By "very low cruising speed" what do you mean? An ultralight might cruise at anything between 30 to 50kts, a very light aircraft at 80 to 120kts, a typical flexwing can cruise at anything from 35kts to 80kts, depending on wing area and design. Lift is proportional to the square of airspeed, so choosing cruise speed (and more importantly stall speed) is critical to sizing the wing. You can't just guess it.

Your comment about the aerofoil section doesn't mean anything, as aerofoil sections are chosen on their L/D and pitching moment characteristics, not thickness. Once you know your target stall speed and cruise speed you can work through the numbers iteratively to balance available thrust (from power) with wing area and aerofoil section to get the best match for your requirement.

You need to aim for an appropriate wing loading (max all up weight divided by wing area) for the type of use you want to put this craft to. I would suggest that you choose a wing loading in the 25kgf/m to 35kgf/m region (~5lbsf/ft to ~7lbsf/ft). Going over about 40kgf/m (~8lbsf/ft)will increase the stall speed to an unacceptably high level (over about 30kts), so the lower the wing loading the better, up to a point.
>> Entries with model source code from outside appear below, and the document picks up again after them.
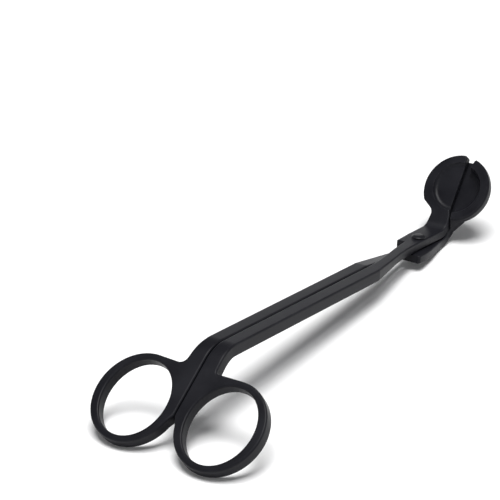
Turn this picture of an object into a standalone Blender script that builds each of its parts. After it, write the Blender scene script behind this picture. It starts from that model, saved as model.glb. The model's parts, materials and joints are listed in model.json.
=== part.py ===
"""Wick trimmer: two bent levers that cross at a rivet.

Each lever is drawn as a flat blank and then bent, the way the forged piece is made.
A blank has x across the tool, s along it and z through its thickness, in millimetres.
s is 0 at the handle bend, grows along the straight shaft and goes on up the head.
"""
import math

import bmesh
import bpy
from mathutils import Matrix, Vector

MM = 0.001
GAP = 0.3                       # clearance between pieces that touch
HALF_GAP = GAP / 2

# shaft and its two bends
BAR_WIDTH = 4.75                # one bar; two lie side by side
BAR_EDGE = HALF_GAP + BAR_WIDTH
BAR_THICK = 4.0
PLATE_THICK = 2.9               # each lever where they lie on each other
SHAFT_LENGTH = 131.5            # between the corners of the two bends
HANDLE_BEND = math.radians(41.0)
HANDLE_BEND_RADIUS = 13.0
HEAD_BEND = math.radians(55.5)
HEAD_BEND_RADIUS = 4.0
SHAFT_SLOPE = math.radians(7.57)  # the shaft falls towards the head on a table

# where the levers cross
THINNING_START = 83.5
THINNING_END = 97.0
DIVE_START = 84.0
DIVE_END = 110.5
UNDERSIDE_START = 90.0
PIVOT_X = -1.2
PIVOT_S = 118.3

# finger rings, measured from the handle bend
RING_X = 14.95
RING_BACK = 22.4
HOLE_HALF_WIDTH = 10.85
HOLE_HALF_LENGTH = 12.4
RING_HALF_WIDTH = 13.9
RING_HALF_LENGTH = 14.5
SHOULDER_BACK = 8.0

# round head, measured from the head bend
BLADE_RADIUS = 12.05
DISC_RADIUS = 11.8
DISC_OUT = 15.1
RECESS_RADIUS = 8.5
RECESS_OUT = 15.9
RECESS_DEPTH = 1.1
RECESS_TILT = math.radians(2.0)  # shallower towards the neck
DISH_FLOOR_RADIUS = 9.4
DISH_TIP_RADIUS = 10.8
LAP = 2.5                       # how far the dish floor passes under the blade
RIM_TOP_X = 3.3
RIM_BOTTOM_X = 2.1

# rivet
SHANK_RADIUS = 1.6
RIVET_HEAD_RADIUS = 2.35
RIVET_HEAD_HEIGHT = 1.0
RIVET_DOME = 0.3
TAIL_RADIUS = 2.35
TAIL_POCKET_RADIUS = 2.7
TAIL_DEPTH = 1.0

EDGE = 0.55                     # chamfer along the levers' edges
CURVE_STEP = math.radians(9.0)
TURN_STEPS = 40

LOWER_TOP = -PLATE_THICK - GAP
LOWER_BOTTOM = LOWER_TOP - PLATE_THICK


# ---------------------------------------------------------------- bending

def ramp(value, start, end):
    """0 before start, 1 after end, and an even slope between them."""
    return min(1.0, max(0.0, (value - start) / (end - start)))


HANDLE_TANGENT = HANDLE_BEND_RADIUS * math.tan(HANDLE_BEND / 2)
HANDLE_ARC = HANDLE_BEND_RADIUS * HANDLE_BEND
HEAD_TANGENT = HEAD_BEND_RADIUS * math.tan(HEAD_BEND / 2)
HEAD_ARC = HEAD_BEND_RADIUS * HEAD_BEND


def handle_s(back):
    """The blank's s at a distance back from the corner of the handle bend."""
    return 2 * HANDLE_TANGENT - HANDLE_ARC - back


def head_s(out):
    """The blank's s at a distance out from the corner of the head bend."""
    return SHAFT_LENGTH - 2 * HEAD_TANGENT + HEAD_ARC + out


def bend(x, s, z):
    """Carry a point of the blank to its place on the bent lever."""
    head_start = SHAFT_LENGTH - HEAD_TANGENT
    if s < HANDLE_TANGENT:
        angle = min(HANDLE_BEND, (HANDLE_TANGENT - s) / HANDLE_BEND_RADIUS)
        rest = max(0.0, HANDLE_TANGENT - s - HANDLE_ARC)
        radius = HANDLE_BEND_RADIUS + z
        y = HANDLE_TANGENT - radius * math.sin(angle) - rest * math.cos(angle)
        height = radius * math.cos(angle) - HANDLE_BEND_RADIUS - rest * math.sin(angle)
        return Vector((x, y, height))
    if s > head_start:
        angle = min(HEAD_BEND, (s - head_start) / HEAD_BEND_RADIUS)
        rest = max(0.0, s - head_start - HEAD_ARC)
        radius = HEAD_BEND_RADIUS - z
        y = head_start + radius * math.sin(angle) + rest * math.cos(angle)
        height = HEAD_BEND_RADIUS - radius * math.cos(angle) + rest * math.sin(angle)
        return Vector((x, y, height))
    return Vector((x, s, z))


def upper_layer(s):
    """Top and bottom of the upper lever: it thins where it crosses."""
    return 0.0, -BAR_THICK + (BAR_THICK - PLATE_THICK) * ramp(s, THINNING_START, THINNING_END)


def lower_layer(s):
    """Top and bottom of the lower lever: it dives under the upper one."""
    top = LOWER_TOP * ramp(s, DIVE_START, DIVE_END)
    bottom = -BAR_THICK + (LOWER_BOTTOM + BAR_THICK) * ramp(s, UNDERSIDE_START, DIVE_END)
    return top, bottom


# ---------------------------------------------------------------- outlines

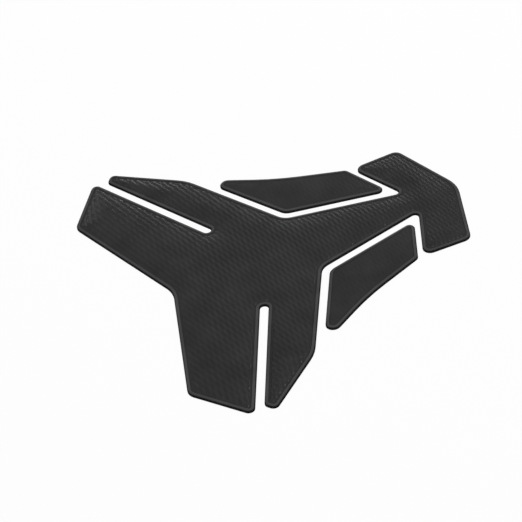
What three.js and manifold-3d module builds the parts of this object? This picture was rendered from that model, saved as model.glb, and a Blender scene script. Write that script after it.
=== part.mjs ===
// A three-piece motorcycle tank pad, lying on its flat back with its textured face up.
// Millimetres, +Z up, +Y toward the head of the pad, mirror-symmetric about X = 0.
import * as THREE from "three";
import Module from "manifold-3d";

const solids = await Module();
solids.setup();
const { Manifold, Mesh } = solids;

// Straight edges of the right half. Each is a line that faces out at an angle from +X,
// in degrees, at a distance from the datum point low on the neck.
const HEAD_TOP = { facing: 71.7, reach: 78.8 };
const HEAD_END = { facing: -1.9, reach: 41.1 };
const HEAD_UNDER = { facing: -112.7, reach: -54.5 };
const NECK = { facing: 13, reach: 21.2 };
const WING_TOP = { facing: 61.7, reach: 4.7 };
const FINGER_TIP = { facing: -53.6, reach: 122.6 };
const SLOT_UPPER = { facing: -116, reach: 23.1 };
const SLOT_END = { facing: 154, reach: -51.1 };
const LEG_END = { facing: -53.6, reach: 130.2 };
const CROTCH = { facing: -107.7, reach: 77.3 };

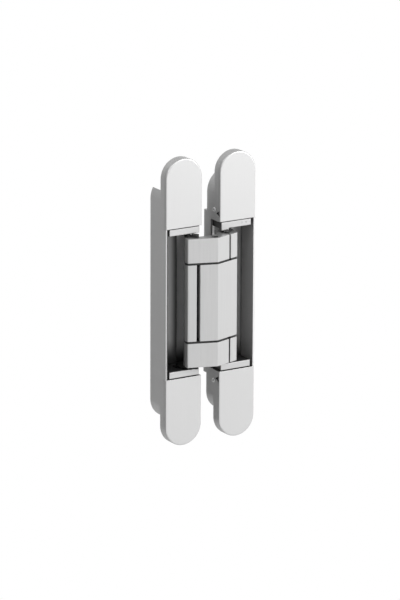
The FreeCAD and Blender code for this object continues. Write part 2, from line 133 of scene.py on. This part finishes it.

All told you would be best reading up some basics on aircraft design and then making a model to test your ideas before risking a full size craft. The book "Design of the Aeroplane" by Darrol Stinton would be a good starting point, as it's pretty easy to understand and is written for a non-technical reader, in the main. It's not hard to do this stuff, but you do need to have a basic understanding of the way that lift is generated and how stability and control can best be achieved. You also need some understanding of the stresses in safety-critical components, like wing spars and attachments, to build something that will hold up without failure.